Sticky Business

Barry Malin MPP 1999, Colin Rule MPP 1999


When 1999 graduates Barry Malin and Colin Rule became friends during their first year at the Kennedy School, it wasn’t participation in the same PIC or similar career aspirations that brought them together. It was something altogether unusual. Something slightly sticky. Glue.

At the time, Malin saw a BBC documentary on the widespread — but little known — problem of inhalant abuse among homeless street children in Central America, specifically, the abuse of addictive and highly toxic shoe glue. He learned that 20 million kids spend all day, every day, inhaling glue products with devastating end results — irreversible brain and optic nerve damage, loss of bone marrow, and eventually, death. He knew he had to do something, so he turned to Rule, his techno-wizard classmate, for help in starting a Web site campaign against the glue’s largest manufacturer, U.S.-based H.B. Fuller and Company.

The project exploded during their second year at the KSG, developing into a charitable organization called Shine A Light: the Project for Street Children’s Health (www.shinealight.org). Now the group works directly with health clinics and outreach organizations all over Central America, sends refurbished computers to NGOs, and recently sponsored two fellows to spend the summer working with street kids in Nicaragua and Venezuela. As a sign of how big they’ve gotten, they were even selected to be one of the social/political action groups featured at Woodstock 1999.

Q Is this type of glue available in the United States?

BM Absolutely not. Actually, it is the solvents in the glue products rather than the adhesives that are toxic. The most dangerous and widely abused substances are Toluene and Cyclohexane. Toluene is a restricted substance in the United States — you need an EPA permit to dispose of it. But it is all over the streets of Central America, re-packaged in baby food jars. We in the United States bear some responsibility for this problem because the majority of these products are manufactured by U.S.-owned companies.

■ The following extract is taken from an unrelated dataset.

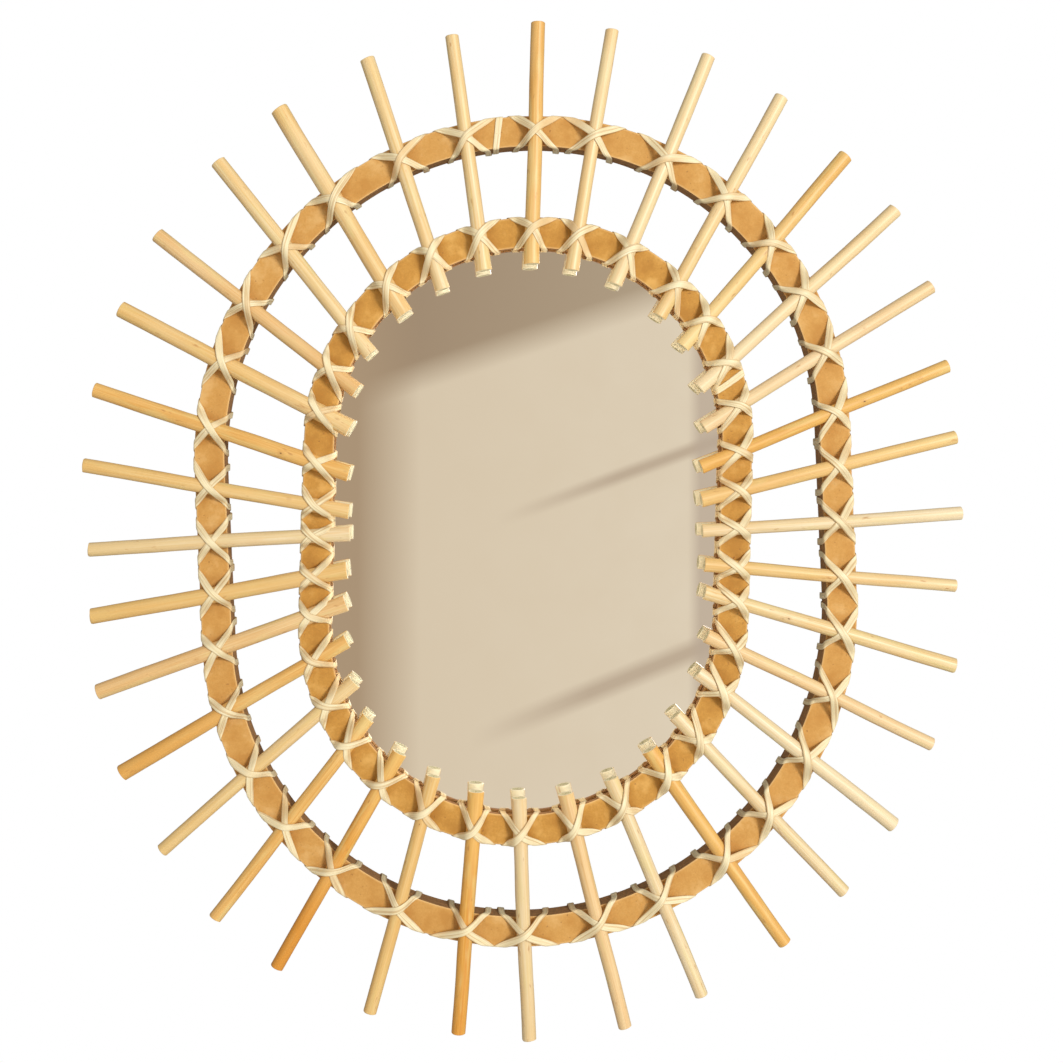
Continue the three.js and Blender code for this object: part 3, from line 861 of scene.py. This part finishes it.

CR The only analogous situation involved Testors, a U.S. company that used to manufacture a type of model airplane glue that was widely abused. In response to public pressure, however, the company changed its formulation of the product in the 1970s to include a foul-smelling additive, which discouraged sniffing.

Q Is it really that dangerous?

BM Without question, abusing these substances is more dangerous than abusing what we consider to be "hard" drugs such as heroin and crack. Sniffing these substances will literally destroy parts of your brain, and this can happen with relatively little use.

Q Why glue?

BM It lessens much of the discomfort of living on the street, particularly hunger, and it is cheap. These children exist at the absolute margin of society, and their lives are extremely difficult.

Q Did your KSG education help?

BM I have been amazed by how well my education at the Kennedy School prepared me for these tasks. I have had to draw on all of the skill areas that the MPP curriculum is based on: advocacy, policy analysis, and management. I don’t think that we would have ever taken this on if it weren’t for our KSG backgrounds.

CR Absolutely. Doing this project is putting into use what they taught us. It’s taking action to make change happen. This project is making things happen.